What the task asks: Present the following entries again, word for word and in full.

Records for the task:
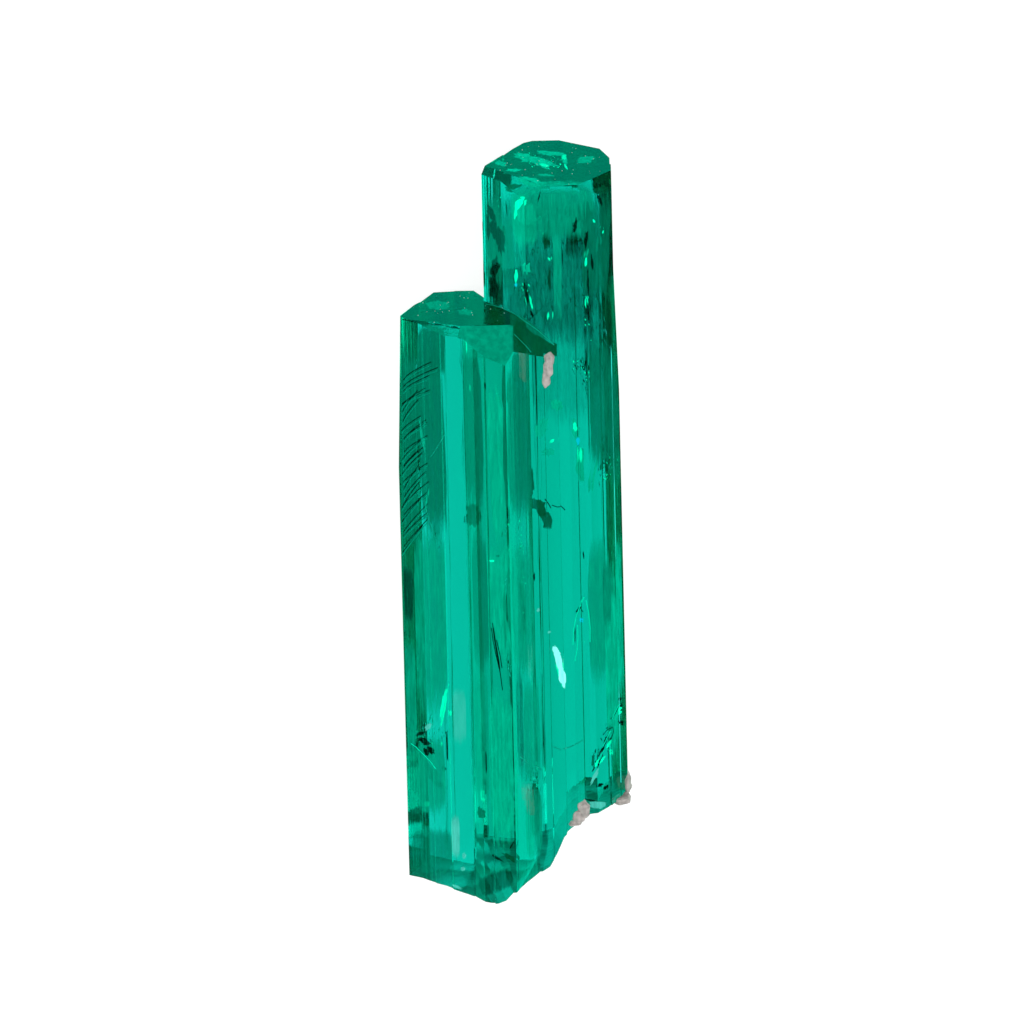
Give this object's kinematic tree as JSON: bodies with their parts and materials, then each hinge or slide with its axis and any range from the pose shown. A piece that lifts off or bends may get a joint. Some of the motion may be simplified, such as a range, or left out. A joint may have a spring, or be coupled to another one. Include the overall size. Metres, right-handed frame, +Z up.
{
  "type": "emerald crystal group",
  "caption": "Long six-sided clear green crystals grown side by side, flat ended, with a broken foot and crumbs of pale rock, lying on its back.",
  "frame": {"origin": "on the surface it lies on, at the middle of the bounding box in X and Y", "axes": "+Y along the crystals' long axis towards their flat ends, +Z up from the surface, +X from the short crystal towards the tall one"},
  "size_m": [0.0078, 0.0276, 0.0046],
  "materials": {
    "emerald": "clear bluish green crystal with natural inclusions and glossy growth faces",
    "calcite": "pale pinkish grey, matt and granular"
  },
  "bodies": {
    "root": {"emerald_crystals": "emerald", "calcite_patch": "calcite", "calcite_foot": "calcite", "calcite_rim": "calcite"}
  },
  "joints": []
}
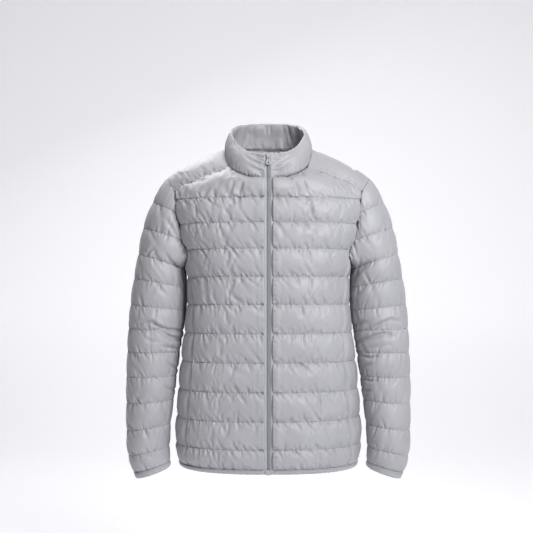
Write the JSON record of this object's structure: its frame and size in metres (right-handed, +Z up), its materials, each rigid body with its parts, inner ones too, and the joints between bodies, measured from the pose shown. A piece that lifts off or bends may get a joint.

Finished task:
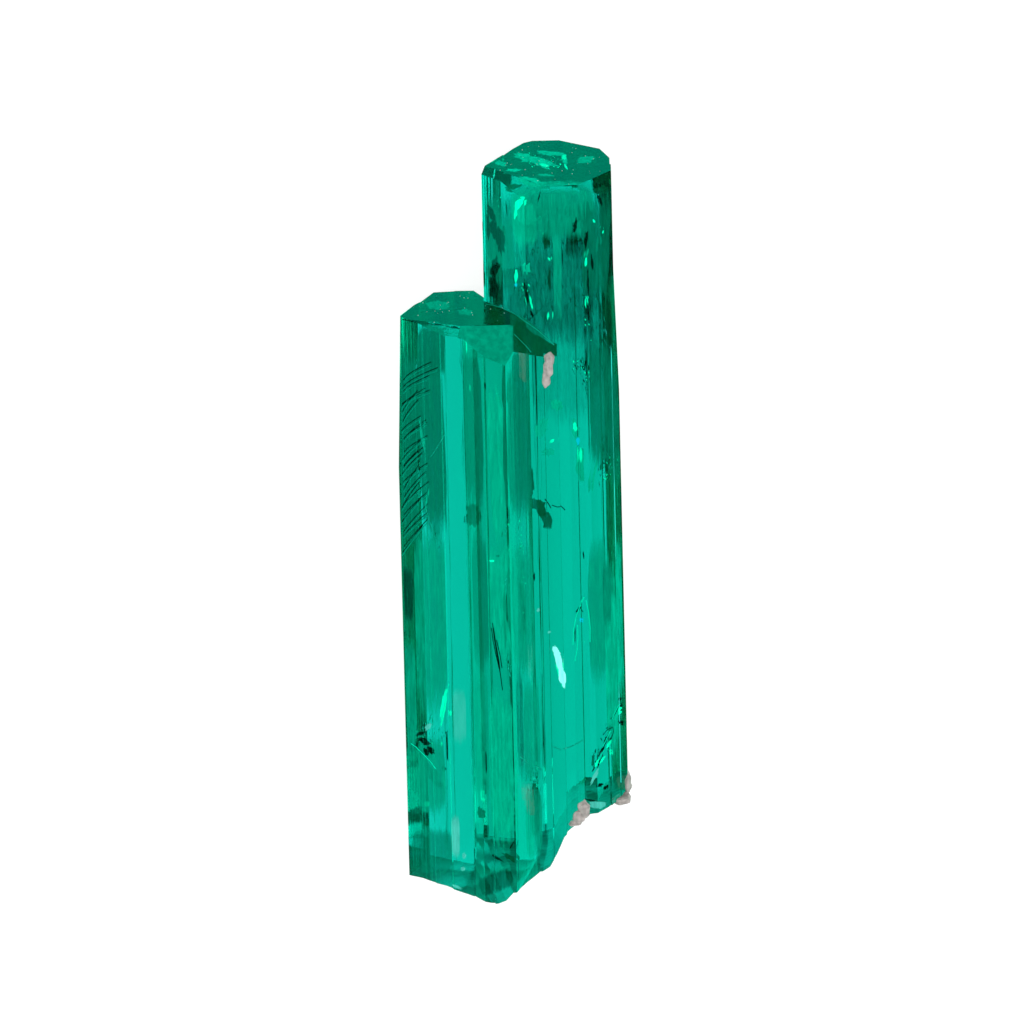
Give this object's kinematic tree as JSON: bodies with their parts and materials, then each hinge or slide with its axis and any range from the pose shown. A piece that lifts off or bends may get a joint. Some of the motion may be simplified, such as a range, or left out. A joint may have a spring, or be coupled to another one. Include the overall size. Metres, right-handed frame, +Z up.
{
  "type": "emerald crystal group",
  "caption": "Long six-sided clear green crystals grown side by side, flat ended, with a broken foot and crumbs of pale rock, lying on its back.",
  "frame": {"origin": "on the surface it lies on, at the middle of the bounding box in X and Y", "axes": "+Y along the crystals' long axis towards their flat ends, +Z up from the surface, +X from the short crystal towards the tall one"},
  "size_m": [0.0078, 0.0276, 0.0046],
  "materials": {
    "emerald": "clear bluish green crystal with natural inclusions and glossy growth faces",
    "calcite": "pale pinkish grey, matt and granular"
  },
  "bodies": {
    "root": {"emerald_crystals": "emerald", "calcite_patch": "calcite", "calcite_foot": "calcite", "calcite_rim": "calcite"}
  },
  "joints": []
}
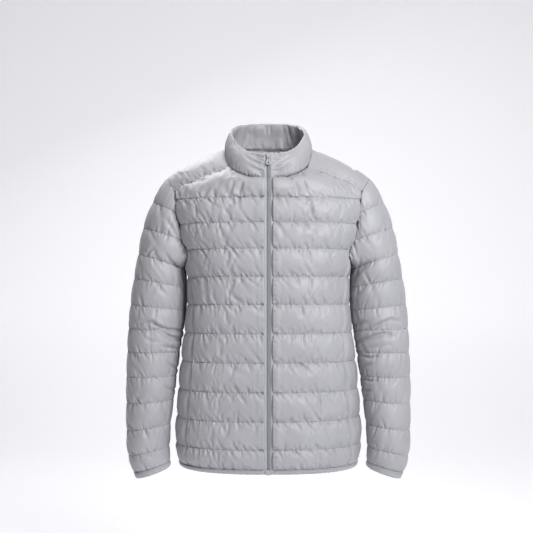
Write the JSON record of this object's structure: its frame and size in metres (right-handed, +Z up), its materials, each rigid body with its parts, inner ones too, and the joints between bodies, measured from the pose shown. A piece that lifts off or bends may get a joint.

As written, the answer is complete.